## Material shown
* start *

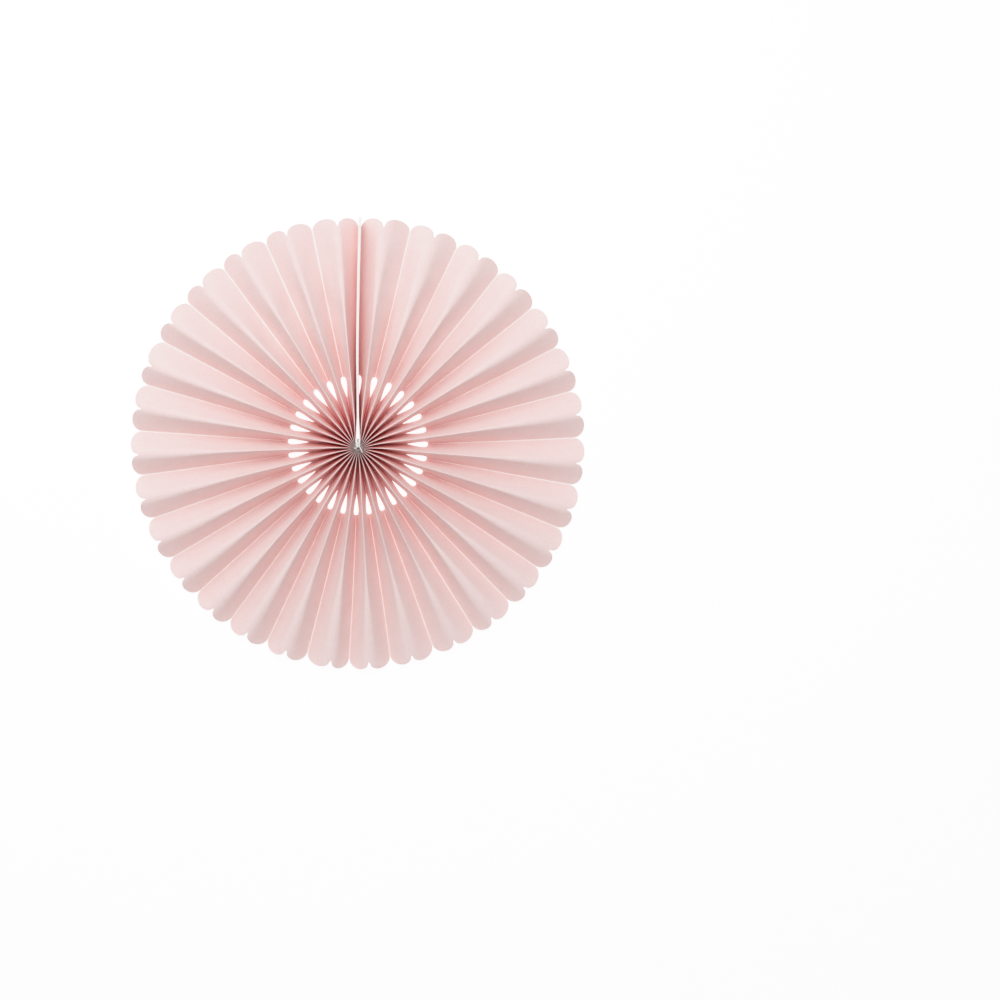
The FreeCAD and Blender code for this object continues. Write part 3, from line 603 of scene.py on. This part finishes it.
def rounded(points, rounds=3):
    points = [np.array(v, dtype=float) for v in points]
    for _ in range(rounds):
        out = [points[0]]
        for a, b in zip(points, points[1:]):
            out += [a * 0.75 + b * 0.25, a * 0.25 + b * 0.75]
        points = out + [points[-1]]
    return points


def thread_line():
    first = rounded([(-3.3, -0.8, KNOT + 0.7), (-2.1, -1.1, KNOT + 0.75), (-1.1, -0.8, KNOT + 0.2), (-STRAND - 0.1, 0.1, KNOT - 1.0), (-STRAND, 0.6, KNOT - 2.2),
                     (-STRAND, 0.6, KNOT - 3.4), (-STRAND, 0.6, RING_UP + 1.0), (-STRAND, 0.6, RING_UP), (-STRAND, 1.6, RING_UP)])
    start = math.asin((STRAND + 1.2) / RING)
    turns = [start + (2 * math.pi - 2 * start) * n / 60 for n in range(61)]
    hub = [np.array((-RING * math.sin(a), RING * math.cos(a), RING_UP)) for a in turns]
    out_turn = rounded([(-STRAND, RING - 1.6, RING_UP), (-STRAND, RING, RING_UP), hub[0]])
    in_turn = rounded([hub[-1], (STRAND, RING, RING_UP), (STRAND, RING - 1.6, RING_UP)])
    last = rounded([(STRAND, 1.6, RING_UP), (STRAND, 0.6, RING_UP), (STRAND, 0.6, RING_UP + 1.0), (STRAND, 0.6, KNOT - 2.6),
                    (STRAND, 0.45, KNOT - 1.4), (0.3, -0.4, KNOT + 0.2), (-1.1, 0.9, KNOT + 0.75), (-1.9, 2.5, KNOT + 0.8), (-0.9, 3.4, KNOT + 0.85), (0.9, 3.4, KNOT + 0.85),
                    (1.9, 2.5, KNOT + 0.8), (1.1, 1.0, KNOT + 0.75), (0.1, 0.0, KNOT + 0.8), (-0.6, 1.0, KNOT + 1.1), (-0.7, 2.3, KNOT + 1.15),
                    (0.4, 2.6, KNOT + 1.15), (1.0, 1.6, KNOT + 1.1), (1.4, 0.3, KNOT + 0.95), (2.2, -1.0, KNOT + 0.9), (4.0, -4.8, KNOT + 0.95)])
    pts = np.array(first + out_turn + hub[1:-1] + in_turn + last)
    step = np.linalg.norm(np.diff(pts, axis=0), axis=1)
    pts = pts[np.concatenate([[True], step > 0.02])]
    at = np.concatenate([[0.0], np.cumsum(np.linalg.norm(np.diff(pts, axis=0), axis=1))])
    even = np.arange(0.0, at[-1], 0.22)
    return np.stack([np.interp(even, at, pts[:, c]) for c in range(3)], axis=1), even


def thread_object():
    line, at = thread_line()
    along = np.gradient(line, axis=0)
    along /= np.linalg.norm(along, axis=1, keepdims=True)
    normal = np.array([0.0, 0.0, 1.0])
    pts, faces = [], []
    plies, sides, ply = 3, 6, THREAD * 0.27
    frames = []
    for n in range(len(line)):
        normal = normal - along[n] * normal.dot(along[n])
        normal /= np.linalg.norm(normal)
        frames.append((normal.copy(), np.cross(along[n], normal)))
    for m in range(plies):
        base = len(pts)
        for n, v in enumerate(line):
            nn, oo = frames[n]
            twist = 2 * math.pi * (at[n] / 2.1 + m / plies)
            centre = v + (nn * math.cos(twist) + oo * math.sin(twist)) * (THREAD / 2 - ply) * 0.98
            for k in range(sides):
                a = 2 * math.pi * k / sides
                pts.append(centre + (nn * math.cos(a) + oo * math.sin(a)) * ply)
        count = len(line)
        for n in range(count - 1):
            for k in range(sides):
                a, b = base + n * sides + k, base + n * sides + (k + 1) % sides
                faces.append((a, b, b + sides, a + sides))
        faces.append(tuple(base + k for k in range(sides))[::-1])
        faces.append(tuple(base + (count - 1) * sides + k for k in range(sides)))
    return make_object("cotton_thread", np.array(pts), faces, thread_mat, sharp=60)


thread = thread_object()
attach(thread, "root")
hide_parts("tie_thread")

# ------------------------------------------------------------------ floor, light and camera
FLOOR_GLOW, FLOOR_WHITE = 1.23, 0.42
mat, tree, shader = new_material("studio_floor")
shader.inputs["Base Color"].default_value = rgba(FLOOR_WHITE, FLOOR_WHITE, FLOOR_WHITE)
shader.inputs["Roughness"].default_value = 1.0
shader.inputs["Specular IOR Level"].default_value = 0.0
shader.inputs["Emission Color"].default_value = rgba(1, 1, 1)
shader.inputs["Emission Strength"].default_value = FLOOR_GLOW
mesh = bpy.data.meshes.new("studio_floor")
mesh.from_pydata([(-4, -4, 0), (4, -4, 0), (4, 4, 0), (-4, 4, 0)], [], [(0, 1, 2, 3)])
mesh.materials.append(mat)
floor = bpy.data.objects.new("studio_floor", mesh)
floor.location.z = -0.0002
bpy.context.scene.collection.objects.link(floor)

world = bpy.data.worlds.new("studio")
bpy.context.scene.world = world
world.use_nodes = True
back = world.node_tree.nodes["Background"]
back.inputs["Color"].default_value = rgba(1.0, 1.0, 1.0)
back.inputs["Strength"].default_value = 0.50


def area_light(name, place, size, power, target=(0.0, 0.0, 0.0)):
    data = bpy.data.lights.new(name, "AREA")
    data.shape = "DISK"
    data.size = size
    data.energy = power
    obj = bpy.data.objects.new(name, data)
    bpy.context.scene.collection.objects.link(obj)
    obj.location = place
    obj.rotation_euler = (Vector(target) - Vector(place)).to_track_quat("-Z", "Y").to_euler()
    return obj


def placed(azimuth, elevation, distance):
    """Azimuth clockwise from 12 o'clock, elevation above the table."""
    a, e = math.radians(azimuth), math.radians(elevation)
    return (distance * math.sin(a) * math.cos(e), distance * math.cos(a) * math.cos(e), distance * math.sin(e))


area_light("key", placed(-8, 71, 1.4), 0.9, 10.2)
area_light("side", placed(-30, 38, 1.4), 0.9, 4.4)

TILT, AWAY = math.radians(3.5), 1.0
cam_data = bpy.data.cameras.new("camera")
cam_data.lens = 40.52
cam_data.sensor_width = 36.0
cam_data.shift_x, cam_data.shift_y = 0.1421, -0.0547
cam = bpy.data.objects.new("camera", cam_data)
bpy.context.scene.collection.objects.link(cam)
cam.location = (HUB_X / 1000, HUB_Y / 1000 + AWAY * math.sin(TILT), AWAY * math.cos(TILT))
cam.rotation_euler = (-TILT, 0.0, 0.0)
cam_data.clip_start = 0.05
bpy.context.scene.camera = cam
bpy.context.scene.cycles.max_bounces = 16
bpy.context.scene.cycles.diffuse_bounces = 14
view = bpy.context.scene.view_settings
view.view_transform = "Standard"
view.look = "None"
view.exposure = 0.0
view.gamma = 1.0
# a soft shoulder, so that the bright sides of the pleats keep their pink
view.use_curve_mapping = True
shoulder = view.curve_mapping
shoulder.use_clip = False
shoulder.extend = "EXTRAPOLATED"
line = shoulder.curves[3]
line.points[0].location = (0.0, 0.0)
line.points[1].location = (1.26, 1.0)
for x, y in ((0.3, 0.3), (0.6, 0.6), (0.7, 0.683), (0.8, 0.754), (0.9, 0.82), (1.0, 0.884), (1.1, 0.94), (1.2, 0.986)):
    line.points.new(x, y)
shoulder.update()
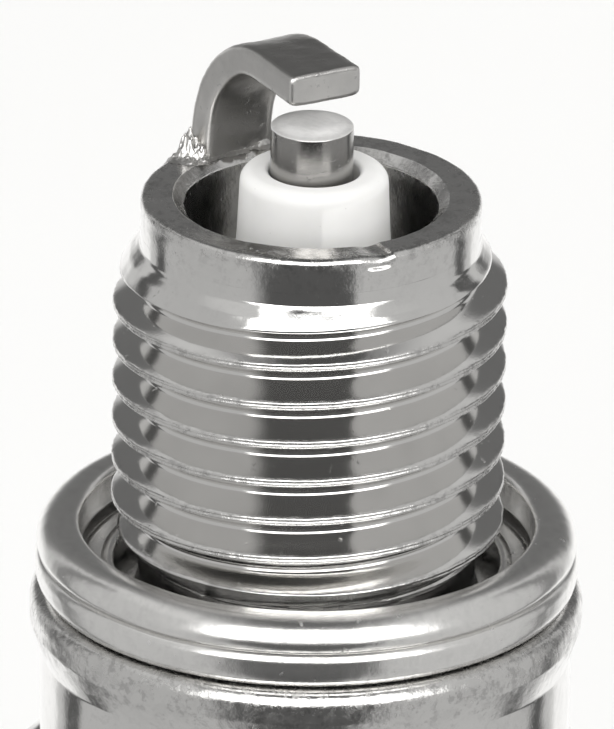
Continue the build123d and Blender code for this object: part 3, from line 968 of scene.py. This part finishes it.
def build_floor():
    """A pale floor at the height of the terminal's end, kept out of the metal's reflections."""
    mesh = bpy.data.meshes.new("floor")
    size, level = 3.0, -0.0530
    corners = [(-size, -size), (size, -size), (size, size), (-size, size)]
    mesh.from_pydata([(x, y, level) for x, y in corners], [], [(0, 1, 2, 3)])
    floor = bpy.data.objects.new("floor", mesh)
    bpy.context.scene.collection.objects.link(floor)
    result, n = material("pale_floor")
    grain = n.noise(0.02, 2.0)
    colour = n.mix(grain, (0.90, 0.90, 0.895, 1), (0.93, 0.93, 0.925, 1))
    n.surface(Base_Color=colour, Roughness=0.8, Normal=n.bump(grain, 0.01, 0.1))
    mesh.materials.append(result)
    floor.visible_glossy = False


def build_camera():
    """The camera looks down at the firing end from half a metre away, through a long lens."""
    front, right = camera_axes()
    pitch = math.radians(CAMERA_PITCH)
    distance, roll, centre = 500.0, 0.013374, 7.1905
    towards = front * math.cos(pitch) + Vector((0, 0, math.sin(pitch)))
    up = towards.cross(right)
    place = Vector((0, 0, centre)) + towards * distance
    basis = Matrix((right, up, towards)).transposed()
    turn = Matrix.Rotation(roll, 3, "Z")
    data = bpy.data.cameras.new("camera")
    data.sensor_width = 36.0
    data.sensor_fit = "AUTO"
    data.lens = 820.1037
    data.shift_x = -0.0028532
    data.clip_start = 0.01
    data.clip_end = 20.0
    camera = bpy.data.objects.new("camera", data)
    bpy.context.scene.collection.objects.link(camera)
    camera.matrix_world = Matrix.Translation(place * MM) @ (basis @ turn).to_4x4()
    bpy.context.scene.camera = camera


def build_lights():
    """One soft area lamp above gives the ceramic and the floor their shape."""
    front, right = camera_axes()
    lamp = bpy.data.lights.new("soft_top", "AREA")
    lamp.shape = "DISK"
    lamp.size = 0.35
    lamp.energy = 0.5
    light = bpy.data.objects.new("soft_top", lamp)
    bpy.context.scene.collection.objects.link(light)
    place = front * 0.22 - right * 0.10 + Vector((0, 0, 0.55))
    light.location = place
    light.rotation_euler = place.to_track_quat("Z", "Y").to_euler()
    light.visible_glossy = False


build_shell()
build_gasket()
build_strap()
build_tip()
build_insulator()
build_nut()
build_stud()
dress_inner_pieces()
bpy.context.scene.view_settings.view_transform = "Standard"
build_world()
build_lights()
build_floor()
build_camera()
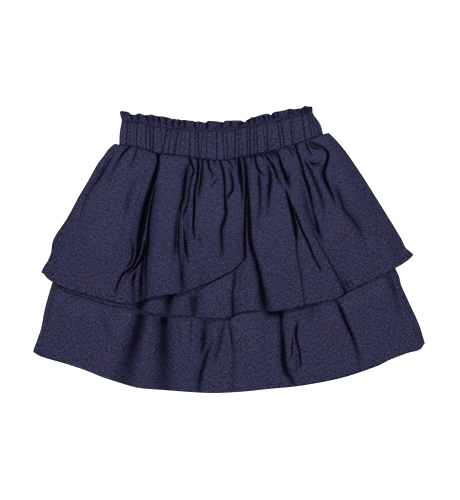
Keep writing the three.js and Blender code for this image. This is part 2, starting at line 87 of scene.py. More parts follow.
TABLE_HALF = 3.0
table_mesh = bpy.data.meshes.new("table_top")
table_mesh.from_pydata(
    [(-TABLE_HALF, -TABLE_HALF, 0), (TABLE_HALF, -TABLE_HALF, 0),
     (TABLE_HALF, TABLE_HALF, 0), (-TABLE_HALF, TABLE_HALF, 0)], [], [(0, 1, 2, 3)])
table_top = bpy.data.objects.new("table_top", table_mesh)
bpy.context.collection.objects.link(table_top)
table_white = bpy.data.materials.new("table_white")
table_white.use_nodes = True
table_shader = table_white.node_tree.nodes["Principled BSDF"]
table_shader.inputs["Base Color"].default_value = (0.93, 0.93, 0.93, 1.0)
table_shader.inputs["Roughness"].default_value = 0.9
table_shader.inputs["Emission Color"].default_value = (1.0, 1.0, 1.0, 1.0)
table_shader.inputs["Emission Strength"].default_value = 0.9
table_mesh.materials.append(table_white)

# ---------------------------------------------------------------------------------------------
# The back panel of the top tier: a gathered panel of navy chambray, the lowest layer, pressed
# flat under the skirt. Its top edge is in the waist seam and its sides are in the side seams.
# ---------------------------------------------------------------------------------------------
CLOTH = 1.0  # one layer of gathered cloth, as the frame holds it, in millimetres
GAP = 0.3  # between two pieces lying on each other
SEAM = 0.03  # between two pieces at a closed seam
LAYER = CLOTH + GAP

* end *

## Directions
Say how many lines of the material contain the word "This", with no other text.

## Task output
3